27. Material changes

There has been no material changes affecting the financial position of the company between 31st March,2024 till the date of the report.

(01) Details of significant and material orders passed by the regulators or courts or tribunals impacting the going concern status and Company’s operations in future

There was no significant and material order passed by the regulators or courts or tribunals impacting the going concern status and Company’s operations in future.

(02) Other Disclosures

> There is no change in the nature of business of the Company during FY2023-2024.

> Your Company has not accepted any public deposits under Chapter V of the Act read with the Companies (Acceptance of Deposits) Rules, 2014 during FY2023-2024.

> A cash flow statement for FY2023-2024 is attached to the Balance Sheet.

> The securities of the Company were not suspended from trading during the year under review on account of corporate actions or otherwise.

> There was no revision to the financial statements and Directors’ Report of the Company during the year under review.

> Details as prescribed under section 134 of the Act and Rules made thereunder, applicable to the Company, have been specifically given in this Report, wherever applicable.

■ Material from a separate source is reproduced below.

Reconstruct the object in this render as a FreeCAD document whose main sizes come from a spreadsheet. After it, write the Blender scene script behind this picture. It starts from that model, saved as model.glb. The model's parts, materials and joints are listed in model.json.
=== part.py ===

28. Prohibition and redressal of sexual harassment of women at work place

Pursuant to the new legislation, “ Prevention, Prohibition of and Redressal of Sexual harassment of Women at Work place Act,2013” the company has framed a policy on prevention of sexual harassment at work place. There were no cases reported during the year under review under the policy.

29. The Annual Report for 2023-24 has been posted in the website of the company it can be accessed by clicking the following link.

Annualreport 2023-24.pdf (elforge.com)

30. Acknowledgements

The Company places on record the co-operation of Bankers, Bank of Baroda, Indus Ind Bank We also thank all our Customers, Suppliers, Employees and others connected with the business for their co-operation. We sincerely thank the shareholders for their support.